Nobody comes off too well from the tale of Robbie Earle's ticket allocation. At the last World Cup in Germany, Bavaria beer (the company responsible for this week's "ambush marketing" stunt) tried a similar trick, giving out free, Bavaria-branded orange lederhosen to fans. But in 2006, Fifa allowed the aforementioned fans to watch the match after discarding the outfits; they just had to do so in their underpants. Unfortunately for everyone involved, including the television audience, the offending models at Holland's encounter with Denmark on Monday were ejected from the stadium entirely, clothes and all. However, what no one seems to have asked is how the Germans felt about it: a Dutch beer, named after a German region, using lederhosen – a cheap national sterotype – to promote their product. "I think most Germans would laugh," Jeanette from the German tourism board tells me. "But then you never know: Bavarians do take their beer very seriously."

* The New Politics has had scant effect on Whitehall's smart-phone policy, reports The Register. As under Labour, ministers are permitted to use only Blackberrys: an effective iPhone ban. GCHQ's encryption experts haven't approved the iPhone. Yet Ed Vaizey, the minister with the communications brief, is still using Twitter's iPhone application. "I use both," he admits: the Blackberry for government business, the iPhone to keep his Twitter followers abreast of such events as the recent "Didcot's Got Talent" fashion competition. Mr Vaizey won't be drawn on which is his preferred interface. "It's very hard to make that call," he says. "It's like asking, 'do you prefer chicken or beef?'"

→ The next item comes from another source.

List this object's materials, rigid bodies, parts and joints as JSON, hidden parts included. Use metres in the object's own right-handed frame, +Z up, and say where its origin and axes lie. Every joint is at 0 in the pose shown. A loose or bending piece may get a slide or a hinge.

* Sebastian Horsley prides himself on originality. "I don't read newspapers," the artist told our reporter at the opening of Dandy in the Underworld, a play based on his memoir. "Every day you have to read something no one else reads, think something no one else thinks and watch something no one else watches. Then you will become original." Horsley is famous for having himself crucified. Pretty original, unless you count that other well-known voluntary crucifixion of 2,000 years previously. But he isn't above plundering his own catalogue of quotes when conversing with diarists. "God made the country and Satan made Soho," he declared, plagiarising an interview he gave in 2007. "I didn't know whether to fuck him or kill him," he said of Milo Twomey, the actor portraying him, echoing his own 2008 blog entry ("What we gentlemen would like to do when we see a... woman is fuck her or kill her"). At least he copies himself. Attempts to match Horsley's remarks to those of other noted dandys such as Oscar Wilde or Captain Jack Sparrow ended in failure.

The play's writer-director Tim Fountain is less exacting. Fountain's script has Horsley describe the writer Will Self's face as "like a bag full of genitals". According to our researchers, this description is originally attributable to Self himself, a no-show at the show despite being on the guest list. Maybe Self didn't relish being reminded of the drug-fuelled encounters he once supposedly enjoyed with Horsley, which feature in the play. Or maybe he just hates theatre audiences. "The theatre audience is the main problem with theatre," he opines in a recent New Statesman column.

* Gordon Brown made his first public appearance since leaving Number 10 yesterday, discussing first division Scottish football with schoolchildren in Cowdenbeath. But he remained tight-lipped on the topic of the Lib Dem/Tory coalition. That's probably a good idea. MSP Tricia Marwick recently proposed Brown be granted the Freedom of Fife, an honour that must be approved by two-thirds of Fife's council. The council is led by an SNP/Lib Dem coalition, whom Brown would be unwise to criticise, even indirectly, if he wishes to win a title once bestowed on celebrated accordionist Sir Jimmy Shand. The proposal isn't on the agenda for the next council meeting, so Brown wont learn his fate until September, when the summer recess ends. He's accustomed to long waits.